Heterogenour programming

Is it possible to do heterogeneous programming with CUDA and the NVIDIA GPU’s?

That is, I want to make a call to a kernel function and while I am waiting for the results, I want the CPU to do something useful. For eg,

call_Kernel(a,b ); // GPU computes this.
do_something(); // CPU computes this.

While the GPU is executing call_Kernel, I want the CPU to execute do_something. Is it possible to do this in CUDA? Is there something special I need to make sure the CPU starts the next statement in the program (after the kernel call) without waiting for the results from the kernel call.

Thanks in advance.

You’ve basically answered the question yourself

call_Kernel(a,b );  // GPU computes this.

do_something();  // CPU computes this.


Once a kernel is called, the CPU continues executing asynchronous of the kernel execution and is not guaranteed to have exited until a global synchronize is done or a synchronize on the stream associated with a kernel execution. This is covered in the CUDA 2.0 Programming Guide.


Thanks a lot!

I have a couple of other questions. When I run deviceQuery on my card it says…

" Concurrent copy and execution: No"

What does this mean? Does it mean prefetching might not give me a better performance? Will the CPU be able to execute asynchronously with GPU in my card? (Please find output of entire deviceQuery below)

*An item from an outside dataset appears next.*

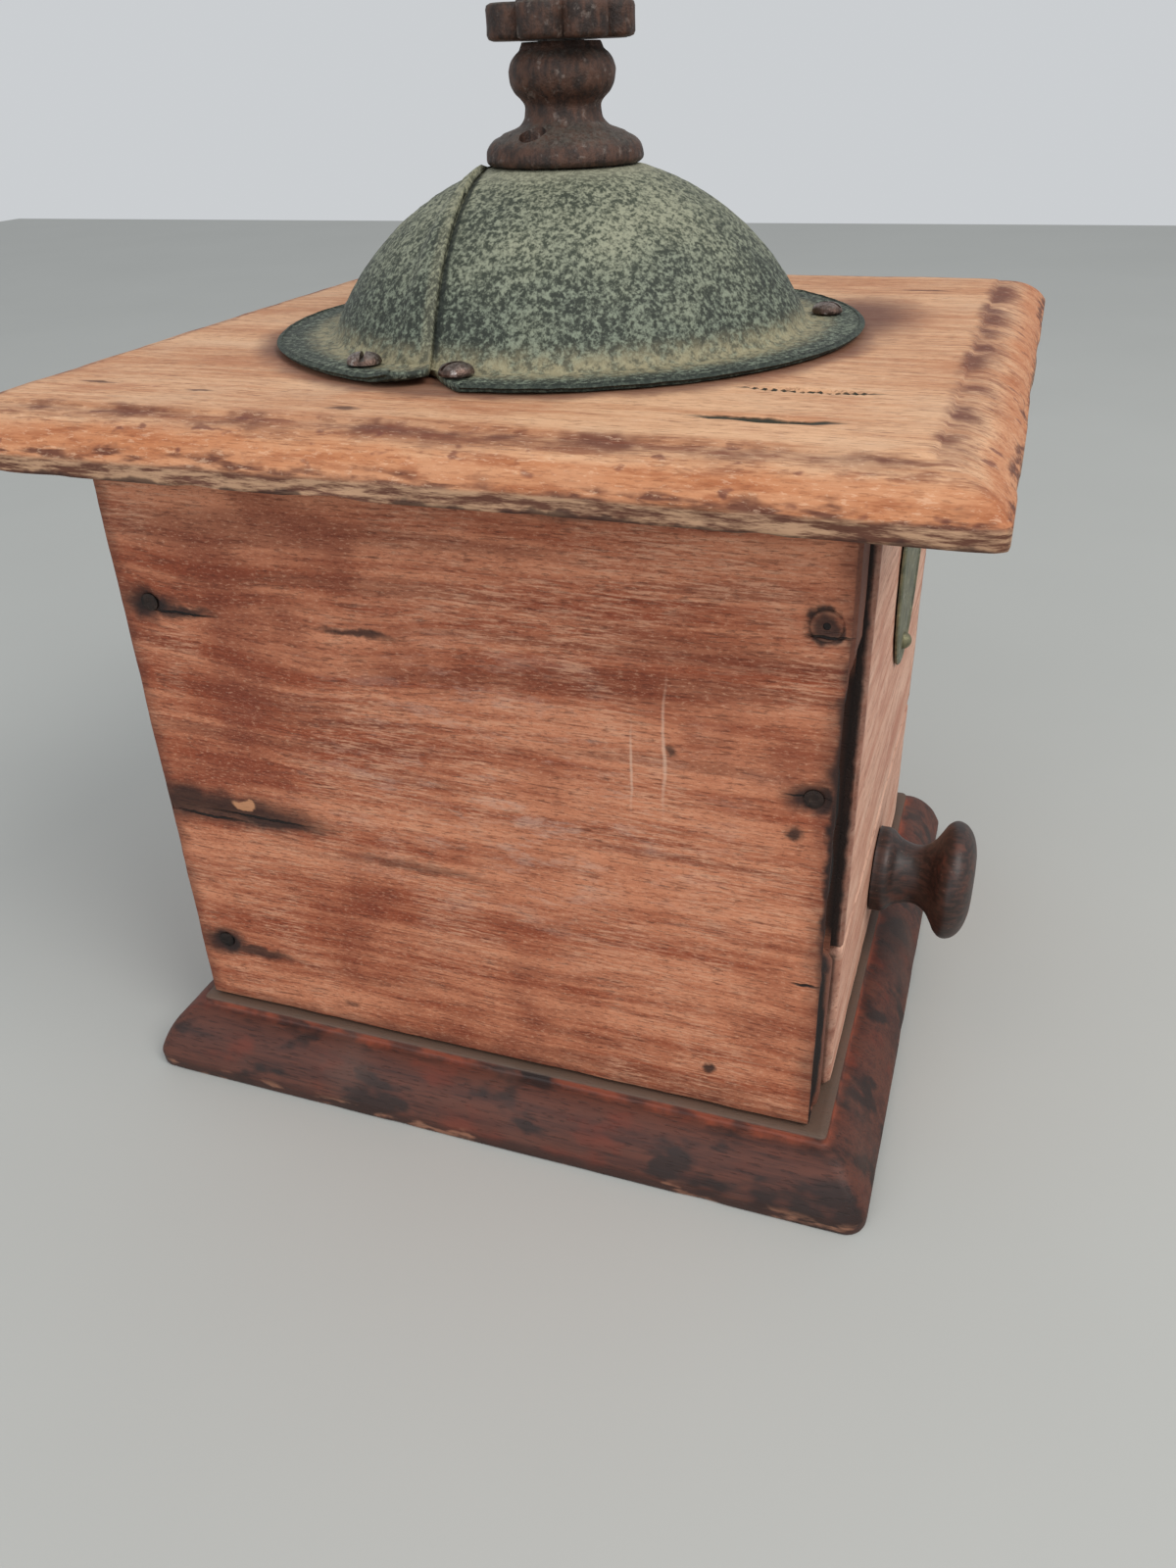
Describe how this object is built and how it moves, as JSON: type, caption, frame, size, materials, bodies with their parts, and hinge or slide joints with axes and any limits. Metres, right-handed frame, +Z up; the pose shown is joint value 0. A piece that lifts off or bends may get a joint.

Also, I have 2 cards installed in another machine. How can I chose which card to run my program on?

Thanks a lot!


Device 0: “Tesla C870”
Major revision number: 1
Minor revision number: 0
Total amount of global memory: 1610350592 bytes
Number of multiprocessors: 16
Number of cores: 128
Total amount of constant memory: 65536 bytes
Total amount of shared memory per block: 16384 bytes
Total number of registers available per block: 8192
Warp size: 32
Maximum number of threads per block: 512
Maximum sizes of each dimension of a block: 512 x 512 x 64
Maximum sizes of each dimension of a grid: 65535 x 65535 x 1
Maximum memory pitch: 262144 bytes
Texture alignment: 256 bytes
Clock rate: 1.35 GHz
Concurrent copy and execution: No


Concurrent copy and execution refers to “GPU from/to System RAM copy AND GPU kernel execution”

Some GPUs support “cudaMemcpy” concurrently with “GPU execution”. The “Streams” concept takes advantage of this. So, when GPU_KERNEL execution is happening for kernelA, GPU_MEMCPY could be happening for another kernel… and so on…

cudaSetDevice(). See the programming guide and reference manual for more information.